Friday, June 11, 2010

 

Double dutch

As proceedings get underway in South Africa, here is a betting shop in Brussels:

Nice to see that this obscure rival to the World Cup (previously noted in Germany 2006) is still going strong.

I have previously expressed puzzlement at the bizarre English-only approach to public communications so pervasive in Brussels, a city with a large French-speaking majority. But the term world championship rather gives the game away: this being plainly a calque of the Dutch wereldkampioenschap (compare French coupe du monde), the whole thing can now be revealed as an anti-French conspiracy on the part of the city's Dutch-speaking minority.

Brussels was for a long time entirely Dutch-speaking, as this article documents, and switched to French only in the last couple of centuries.

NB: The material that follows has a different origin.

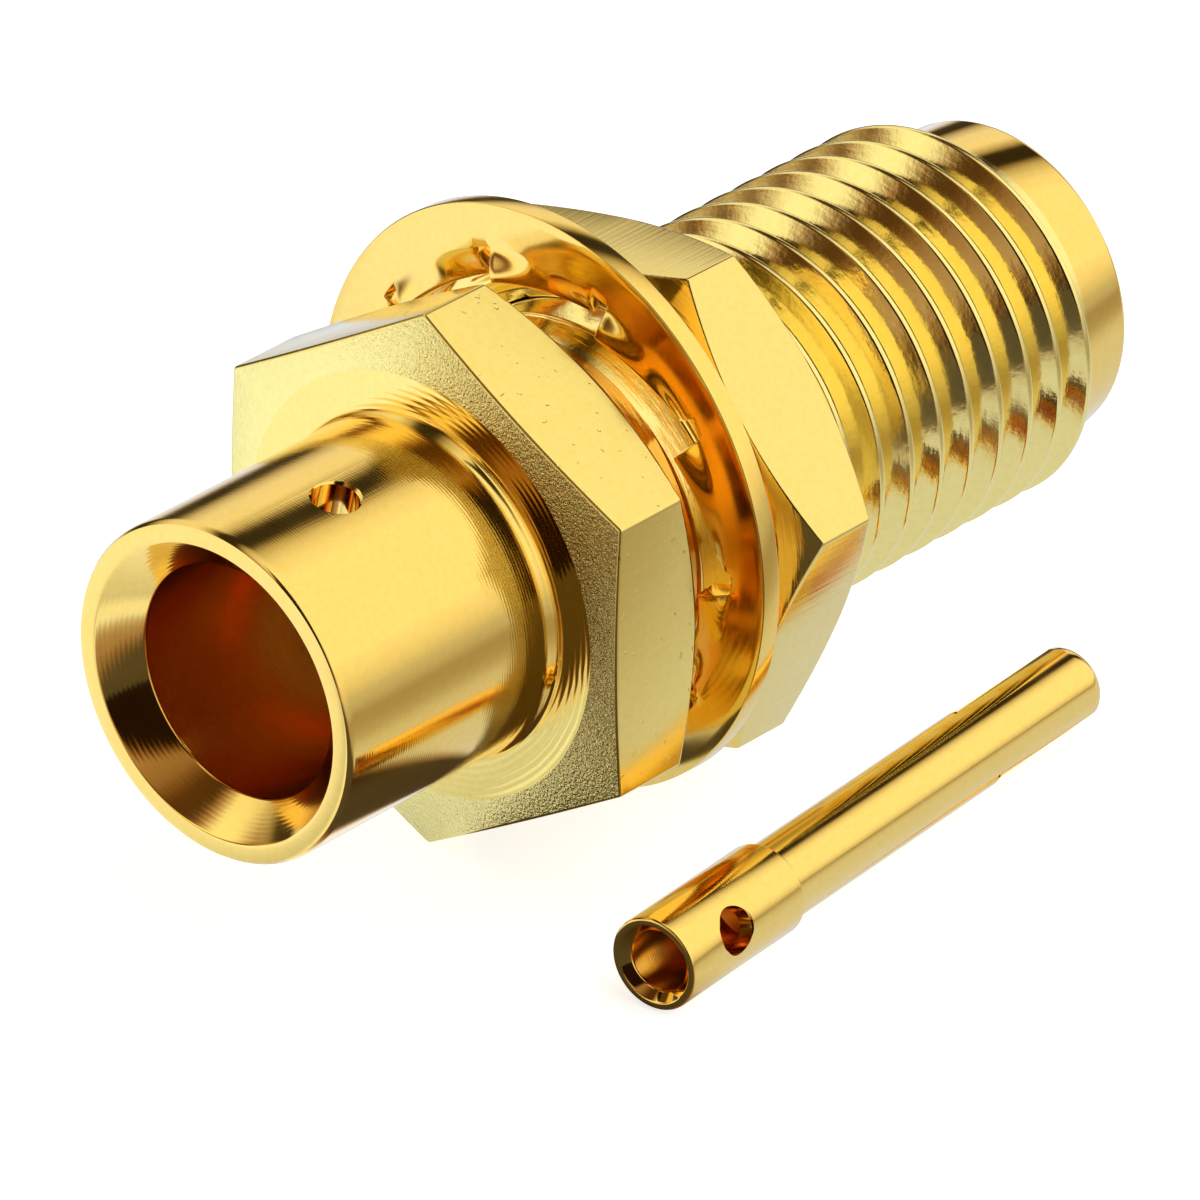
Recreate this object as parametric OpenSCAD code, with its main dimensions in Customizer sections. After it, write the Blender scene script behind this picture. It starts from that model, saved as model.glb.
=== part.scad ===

Both languages feature in the linguistic history of this year's host country. According to this site, Dutch was actually an official language of South Africa from 1910 to 1925, when it was replaced by Afrikaans. And French was the language of the large numbers of Huguenot settlers before they were assimilated by their Dutch coreligionists. So while in Brussels the Dutch-speaking population came to adopt French, in South Africa it was the other way round:
Neither one nor the other any longer speak the French language. In 1729, the Dutch government, being inspired by narrow views, unjustly prohibited the exercise of their religious worship in that language, which had until that time been preserved with extreme purity. After that period, the refugees were obliged to learn the Dutch language, and to see, to their great regret, the national idiom become gradually extinct among them. When Levaillant, the traveller, visited the Cape in 1780, he found but one old man who understood French ; but many families, the Malherbes, the Dutoits, the Retifs, and the Cochers, called to mind by their names the country of their ancestors.

Wednesday, June 09, 2010

 

Change

There was a fine article on translation by author/translator Tim Parks in the Observer recently.

I liked this line on the nature of the translator's craft:
changing everything in order that it remain the same
Which is precisely what people never get (Milan Kundera in particular, it seems).